Der autoritäre Protestantismus, dem Heinrich Mohn anhing, hatte eine wesentlich antimoderne Stossrichtung, er zielte zumal gegen die Folgen der Aufklärung und war blind gegenüber den Normen des modernen säkularen Rechtsstaates - was "in der Judenfrage eine fatale Rolle spielte", wie Kommissionsmitglied Trutz Rendtorff anmerkte. Sein Kollege Norbert Frei verwies auf Überschneidungen zwischen den Grundsätzen einer fürsorglich-patriarchalischen Firmenleitung und den wirtschaftlichen und sozialpolitischen Maximen des NS-Staates. Wie war es überhaupt möglich, dass ein recht unbedeutendes mittelständisches Unternehmen wie C. Bertelsmann zum Massenproduzenten für die Wehrmacht werden konnte? Frei bot vier Stichworte zur Erklärung an: ein Höchstmass an Anpassung, weltanschauliche Affinität, Flexibilität und Leistungsbereitschaft.

Zufrieden kann das Haus Bertelsmann im Blick auf die begrenzten Möglichkeiten sein, die Forschungsergebnisse der Kommission politisch - und damit auch wirtschaftspolitisch - gegen den heutigen Konzern zu wenden. Bertelsmann hat am Standort Gütersloh keine Zwangsarbeiter beschäftigt, wird also auch nicht mit Forderungen nach Wiedergutmachung konfrontiert werden können. Wichtiger aber ist der Befund, dass der Aufstieg des Hauses zum Weltkonzern nicht auf "braunem" Geld beruhte.

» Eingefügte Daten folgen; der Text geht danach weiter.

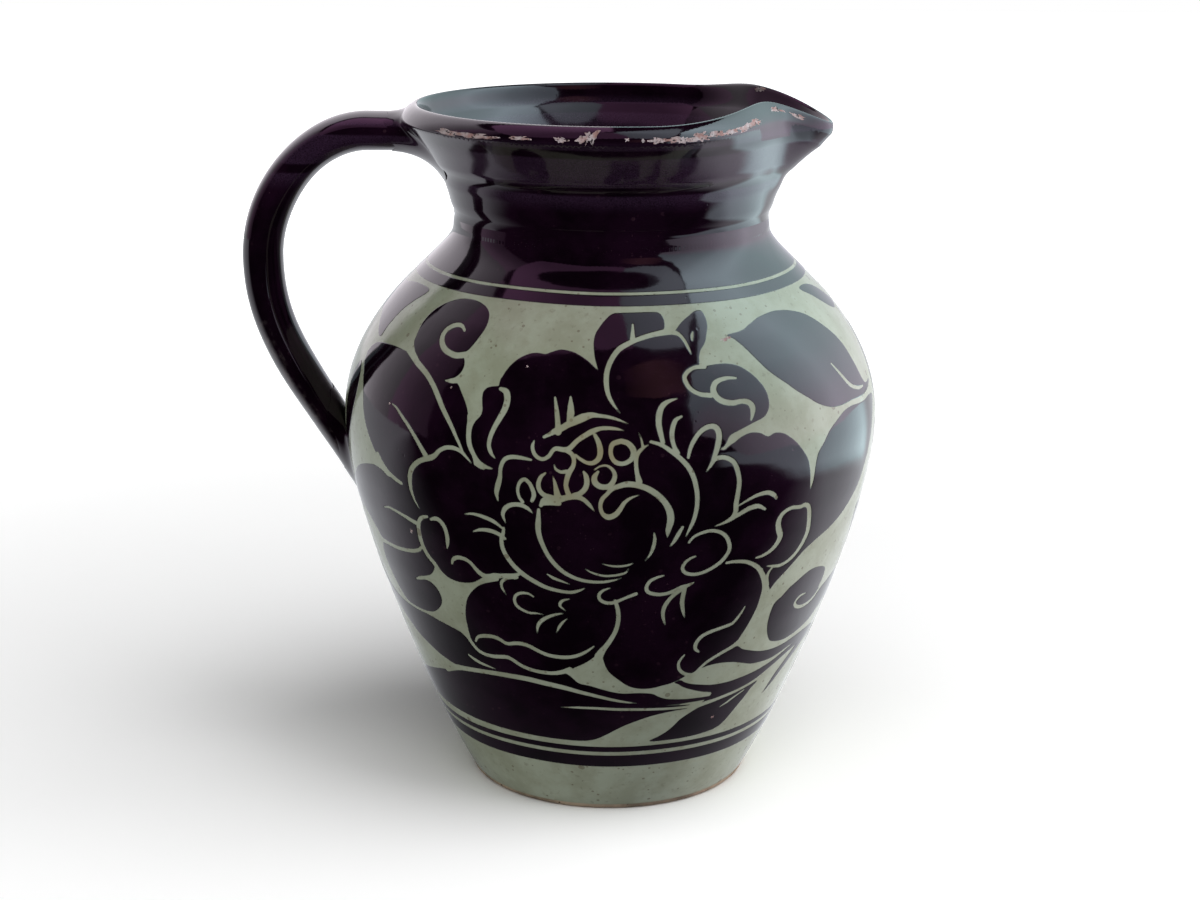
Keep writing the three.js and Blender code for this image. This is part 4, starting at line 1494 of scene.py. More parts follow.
@dataclass
class Luting:
    """Clay smeared from the handle on to the wall round one of its ends.

    Attributes:
        shape: The handle.
        name: Name of the piece.
        at_top: Whether it is the end at the rim.
        up_handle: Reach along the handle: under, at the sides and over it.
        up_wall: Reach along the wall: under, at the sides and over the handle.
    """

    shape: HandleShape
    name: str
    at_top: bool
    up_handle: Triple
    up_wall: Triple
    sides: int = 96
    steps: int = 16
    seat: float = 0.32

    def build(self) -> Thing:
        """Makes the fillet, tangent to the handle at one edge and to the wall at the other.

        Returns:
            The fillet.
        """
        turns = np.linspace(0, 2 * np.pi, self.sides, endpoint=False)
        rows = np.stack([self._column(float(turn)) for turn in turns], axis=1)
        faces = tube_faces(self.steps, self.sides)[:, ::-1 if self.at_top else 1]
        wear = np.repeat(np.linspace(0, 1, self.steps + 1), self.sides)
        return make_mesh(self.name, rows.reshape(-1, 3) * MM, faces, {"wear": wear})

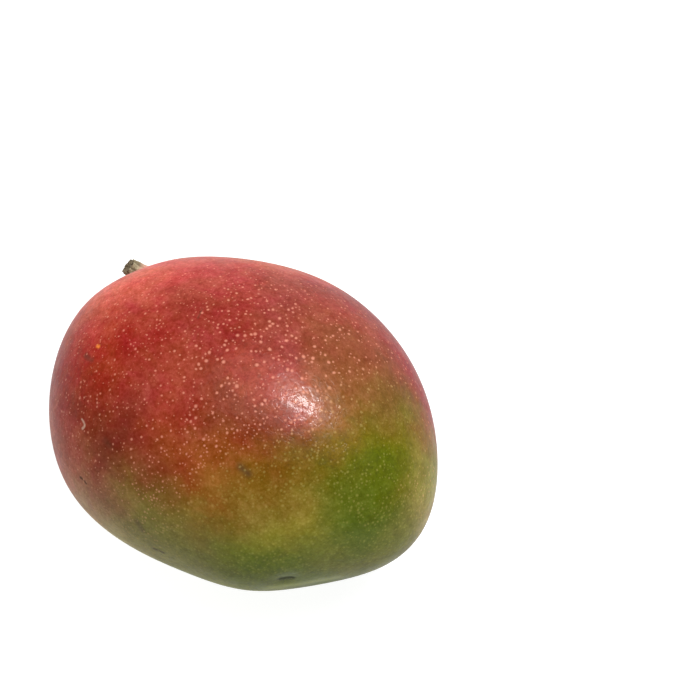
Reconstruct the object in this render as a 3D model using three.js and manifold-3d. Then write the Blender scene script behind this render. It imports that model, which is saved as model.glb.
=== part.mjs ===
// Mango lying on one cheek, with the woody stub of its stalk still in the stem end.
// Millimetres. +X runs from the stem end to the apex, +Y to the back edge, +Z up through the two cheeks.
// The origin is the middle of the small flat spot the fruit lies on.
import * as THREE from "three";
import { mergeVertices } from "three/addons/utils/BufferGeometryUtils.js";
import Module from "manifold-3d";

// Fruit: a three-axis ellipsoid, then swells and dips round the middle plane between the cheeks
const HALF_LENGTH = 59.8;
const HALF_WIDTH = 47;
const HALF_THICKNESS = 42.1;

// Each swell is a smooth mound (or a dip, where its height is negative).
// Its angle runs round the middle plane from the stem pole, plus towards the back, minus towards the belly.
const SWELLS = {
  backShoulder: { height: -6, angle: 44.5, spread: 23.5 },
  backEdge: { height: 0.9, angle: 98, spread: 30 },
  apex: { height: 3.8, angle: 183.5, spread: 14.5 },
  sinus: { height: -2, angle: -152.5, spread: 14.5 },
  beak: { height: 2.7, angle: -130.5, spread: 13.5 },
  belly: { height: 2.7, angle: -78.5, spread: 26 },
  bellyShoulder: { height: 4.5, angle: -59.5, spread: 23 },
};

// Shallow dip the stalk grows from, a little to the upper side of the middle plane
const STEM_ANGLE = 15;
const STEM_LIFT_ANGLE = 9.5;
const STEM_DIP_DEPTH = 2.5;
const STEM_DIP_SPREAD = 9;

// Small pit left by the style on the beak
const SCAR_ANGLE = -141.5;
const SCAR_DEPTH = 0.9;
const SCAR_SPREAD = 2.6;

// Flat spot under the lower cheek
const FLAT_DEPTH = 1.2;
const TRIM_SIZE = 200;

// The skin is a sphere's even triangle net pushed out to the fruit's radius
const SKIN_NET_DETAIL = 19;

// Stub of the stalk: it rises square to the skin, then bends over and points along the fruit.
// Its two lengths are those of the straight start and of the bent-over rest.
const STUB_RISE = 1.6;
const STUB_REACH = 4.6;
const STUB_LEAN_ANGLE = -15;
const STUB_LEAN_LIFT_ANGLE = 18.5;
const STUB_FOOT_RADIUS = 5;
const STUB_NECK_RADIUS = 2.7;
const STUB_TIP_RADIUS = 2.4;
const STUB_FLARE_POWER = 2.2;
const STUB_CUT_SLANT = -0.4;
const STUB_RIDGES = 7;
const STUB_RIDGE_HEIGHT = 0.22;
const STUB_LOBES = 3;
const STUB_LOBE_HEIGHT = 0.12;
const STUB_SIDES = 42;
const STUB_RINGS = 14;

// Root of the stub, sunk into the fruit
const ROOT_DEPTH = 3;
const ROOT_RADIUS = 3.2;
const ROOT_RINGS = 3;

// Clearance between the stub's root and the socket it sits in
const SOCKET_CLEARANCE = 0.3;
const SOCKET_SIDES = 36;
const SOCKET_TOP = 4;

const MERGE_TOLERANCE = 1e-4;
const NORMAL_STEP = 0.02;

const wasm = await Module();
wasm.setup();

// Unit direction at an angle round the middle plane and a lift out of it
function directionAt(angleDegrees, liftDegrees = 0) {
  const angle = THREE.MathUtils.degToRad(angleDegrees);
  const lift = THREE.MathUtils.degToRad(liftDegrees);
  return new THREE.Vector3(
    -Math.cos(angle) * Math.cos(lift),
    Math.sin(angle) * Math.cos(lift),
    Math.sin(lift),
  );
}

// Smooth mound of unit height round a centre direction
function mound(direction, centre, spreadDegrees) {
  const spread = THREE.MathUtils.degToRad(spreadDegrees);
  return Math.exp((direction.dot(centre) - 1) / (spread * spread));
}

const STEM_DIRECTION = directionAt(STEM_ANGLE, STEM_LIFT_ANGLE);
const SCAR_DIRECTION = directionAt(SCAR_ANGLE);
const SWELL_LIST = Object.values(SWELLS).map((swell) => ({
  ...swell,
  centre: directionAt(swell.angle),
}));

// Distance from the fruit's centre to its skin, with the dip at the stem and the pit on the beak
function skinRadius(direction) {
  let radius = 1 / Math.hypot(
    direction.x / HALF_LENGTH,
    direction.y / HALF_WIDTH,
    direction.z / HALF_THICKNESS,
  );
  for (const swell of SWELL_LIST) {
    radius += swell.height * mound(direction, swell.centre, swell.spread);
  }
  radius -= STEM_DIP_DEPTH * mound(direction, STEM_DIRECTION, STEM_DIP_SPREAD);
  radius -= SCAR_DEPTH * mound(direction, SCAR_DIRECTION, SCAR_SPREAD);
  return radius;
}

function skinPoint(direction) {
  return direction.clone().multiplyScalar(skinRadius(direction));
}

// Outward normal of the skin in a given direction, from two short steps along it
function skinNormal(direction) {
  const side = new THREE.Vector3(0, 0, 1).cross(direction).normalize();
  const rise = direction.clone().cross(side);
  const stepped = (tangent, sign) =>
    skinPoint(direction.clone().addScaledVector(tangent, sign * NORMAL_STEP).normalize());
  const along = stepped(side, 1).sub(stepped(side, -1));
  const across = stepped(rise, 1).sub(stepped(rise, -1));
  return along.cross(across).normalize();
}

// Plain closed solid from a geometry
function toSolid(geometry) {
  const plain = geometry.clone();
  plain.deleteAttribute("normal");
  plain.deleteAttribute("uv");
  const merged = mergeVertices(plain, MERGE_TOLERANCE);
  return new wasm.Manifold(
    new wasm.Mesh({
      numProp: 3,
      vertProperties: new Float32Array(merged.attributes.position.array),
      triVerts: new Uint32Array(merged.index.array),
    }),
  );
}

function toGeometry(solid) {
  const mesh = solid.getMesh();
  const geometry = new THREE.BufferGeometry();
  geometry.setAttribute("position", new THREE.BufferAttribute(mesh.vertProperties, mesh.numProp));
  geometry.setIndex(new THREE.BufferAttribute(mesh.triVerts, 1));
  geometry.computeVertexNormals();
  return geometry;
}

// Whole fruit about its own centre, before the flat and the socket are cut
function skinGeometry() {
  const geometry = new THREE.IcosahedronGeometry(1, SKIN_NET_DETAIL);
  const positions = geometry.attributes.position;
  const direction = new THREE.Vector3();
  for (let i = 0; i < positions.count; i += 1) {
    direction.fromBufferAttribute(positions, i).normalize();
    const point = skinPoint(direction);
    positions.setXYZ(i, point.x, point.y, point.z);
  }
  return geometry;
}

// Round pocket for the root of the stub, drawn along +Z and then stood square to the skin
function socketGeometry() {
  const mouthRadius = STUB_FOOT_RADIUS + STUB_LOBE_HEIGHT + SOCKET_CLEARANCE;
  const floor = -ROOT_DEPTH - SOCKET_CLEARANCE;
  const profile = [
    new THREE.Vector2(0, floor),
    new THREE.Vector2(ROOT_RADIUS + SOCKET_CLEARANCE, floor),
    new THREE.Vector2(mouthRadius, 0),
    new THREE.Vector2(mouthRadius, SOCKET_TOP),
    new THREE.Vector2(0, SOCKET_TOP),
  ];
  const upright = new THREE.Quaternion().setFromUnitVectors(
    new THREE.Vector3(0, 0, 1),
    skinNormal(STEM_DIRECTION),
  );
  const mouth = skinPoint(STEM_DIRECTION);
  return new THREE.LatheGeometry(profile, SOCKET_SIDES)
    .rotateX(Math.PI / 2)
    .applyQuaternion(upright)
    .translate(mouth.x, mouth.y, mouth.z);
}

// Slab that trims the lower cheek to its flat spot
function trimGeometry() {
  const top = FLAT_DEPTH - HALF_THICKNESS;
  return new THREE.BoxGeometry(TRIM_SIZE, TRIM_SIZE, TRIM_SIZE).translate(0, 0, top - TRIM_SIZE / 2);
}

// Middle line of the stub and the way it runs; level -1 is the root's end, 0 the skin and 1 the cut
function stubMiddle(level) {
  const rise = skinNormal(STEM_DIRECTION);
  const lean = directionAt(STUB_LEAN_ANGLE, STUB_LEAN_LIFT_ANGLE);
  const side = rise.clone().cross(lean).normalize();
  const above = Math.max(level, 0);
  const below = Math.min(level, 0);
  const along = rise.clone().multiplyScalar((1 - above) * STUB_RISE);
  along.addScaledVector(lean, above * STUB_REACH).normalize();
  const middle = skinPoint(STEM_DIRECTION);
  middle.addScaledVector(rise, (2 - above) * above * STUB_RISE + below * ROOT_DEPTH);
  middle.addScaledVector(lean, above * above * STUB_REACH);
  return { middle, along, side, across: along.clone().cross(side) };
}

// Mean radius of the stub: tapered root, flared foot at the skin, neck, slightly narrower tip
function stubRadius(level) {
  if (level < 0) {
    return THREE.MathUtils.lerp(STUB_FOOT_RADIUS, ROOT_RADIUS, -level);
  }
  const flare = (STUB_FOOT_RADIUS - STUB_NECK_RADIUS) * (1 - level) ** STUB_FLARE_POWER;
  return STUB_NECK_RADIUS + flare + (STUB_TIP_RADIUS - STUB_NECK_RADIUS) * level ** 3;
}

// One point on the side of the stub; ridges and lobes run up it from the skin, and the cut end slants
function stubPoint(level, turn) {
  const { middle, along, side, across } = stubMiddle(level);
  const above = Math.max(level, 0);
  const ridge = above * STUB_RIDGE_HEIGHT * Math.cos(STUB_RIDGES * turn);
  const lobe = above * STUB_LOBE_HEIGHT * Math.cos(STUB_LOBES * turn);
  const radius = stubRadius(level) + ridge + lobe;
  const x = radius * Math.cos(turn);
  return middle
    .addScaledVector(side, x)
    .addScaledVector(across, radius * Math.sin(turn))
    .addScaledVector(along, STUB_CUT_SLANT * above * above * x);
}

// Closed stub: rings up its side, a middle point at each end
function stubGeometry() {
  const levels = [];
  for (let ring = -ROOT_RINGS; ring <= STUB_RINGS; ring += 1) {
    levels.push(ring < 0 ? ring / ROOT_RINGS : ring / STUB_RINGS);
  }
  const points = [stubMiddle(-1).middle];
  for (const level of levels) {
    for (let side = 0; side < STUB_SIDES; side += 1) {
      points.push(stubPoint(level, (2 * Math.PI * side) / STUB_SIDES));
    }
  }
  points.push(stubMiddle(1).middle);
  const last = points.length - 1;
  const top = levels.length - 1;
  const at = (ring, side) => 1 + ring * STUB_SIDES + (side % STUB_SIDES);
  const faces = [];
  for (let side = 0; side < STUB_SIDES; side += 1) {
    faces.push(0, at(0, side + 1), at(0, side));
    faces.push(last, at(top, side), at(top, side + 1));
    for (let ring = 0; ring < top; ring += 1) {
      faces.push(at(ring, side), at(ring, side + 1), at(ring + 1, side + 1));
      faces.push(at(ring, side), at(ring + 1, side + 1), at(ring + 1, side));
    }
  }
  const geometry = new THREE.BufferGeometry().setFromPoints(points);
  geometry.setIndex(faces);
  return geometry;
}

// Red-brown waxy skin, the colour between the red stem half and the green apex half
function skinMaterial() {
  return new THREE.MeshStandardMaterial({ color: 0x8f4b2a, roughness: 0.42, metalness: 0 });
}

// Dry grey-olive wood of the stalk
function stalkMaterial() {
  return new THREE.MeshStandardMaterial({ color: 0x6f6a4c, roughness: 0.85, metalness: 0 });
}

// Lifts a piece from the fruit's centre to the resting height
function namedPiece(name, geometry, material) {
  const piece = new THREE.Mesh(geometry.translate(0, 0, HALF_THICKNESS - FLAT_DEPTH), material);
  piece.name = name;
  return piece;
}

function fruit() {
  const body = toSolid(skinGeometry())
    .subtract(toSolid(trimGeometry()))
    .subtract(toSolid(socketGeometry()));
  return namedPiece("fruit", toGeometry(body), skinMaterial());
}

function stemStub() {
  return namedPiece("stem_stub", toGeometry(toSolid(stubGeometry())), stalkMaterial());
}

const mango = new THREE.Group();
mango.add(fruit(), stemStub());

export default mango;
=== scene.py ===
"""Dresses the mango: its waxy two-tone skin, the pale pores all over it, and the dry stub of its stalk.

The skin follows the same rule as the solid fruit: an ellipsoid with a few smooth swells and dips.
Lengths are metres in the scene. Values that describe the fruit are given in millimetres and degrees.
"""
import math

import bpy
import numpy as np
from mathutils import Matrix, Vector


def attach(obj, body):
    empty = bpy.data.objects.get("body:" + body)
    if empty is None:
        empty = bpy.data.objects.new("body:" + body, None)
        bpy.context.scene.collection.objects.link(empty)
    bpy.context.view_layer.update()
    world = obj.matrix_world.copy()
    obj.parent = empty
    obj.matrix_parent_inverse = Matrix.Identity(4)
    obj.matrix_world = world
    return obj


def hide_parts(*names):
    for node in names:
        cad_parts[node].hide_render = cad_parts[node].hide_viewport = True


bl_info = {
    "name": "Mango",
    "version": (1, 0, 0),
    "blender": (4, 5, 0),
    "location": "View3D > Sidebar > Mango",
    "description": "Builds a mango on its cheek with dotted skin and a stalk stub, on a plain pale floor",
    "category": "Object",
}

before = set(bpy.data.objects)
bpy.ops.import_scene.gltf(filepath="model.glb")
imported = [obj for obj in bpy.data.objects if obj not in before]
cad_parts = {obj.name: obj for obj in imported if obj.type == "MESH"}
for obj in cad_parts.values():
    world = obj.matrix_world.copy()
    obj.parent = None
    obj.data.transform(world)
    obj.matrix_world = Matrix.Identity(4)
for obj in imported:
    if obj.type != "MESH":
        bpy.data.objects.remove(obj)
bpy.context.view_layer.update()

MM = 0.001
BODY = "root"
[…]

Bertelsmann sei, als der Verlag 1946 von den britischen Besatzern eine Lizenz erhielt, "ökonomisch nicht so gut aufgestellt gewesen, wie man es nach den Kriegsgewinnen hätte erwarten können", hiess es am Montag in München; erst die Lancierung des Buchklubs, des "Bertelsmann- Leserings", habe in der Nachkriegszeit die Erfolgsgeschichte eingeleitet. Diese Botschaft dürfte vor allem für Bertelsmanns Image und Marktstellung im amerikanisch-angelsächsischen Raum von grösster Bedeutung sein. Nach der Übernahme von Random House gibt es immer noch Ressentiments gegen die "deutsche Verlagshegemonie" (William Safire) in den USA. Würde Bertelsmanns Grösse auf Profiten aus der NS-Zeit basieren - nicht auszudenken, was für eine böse Presse das gäbe.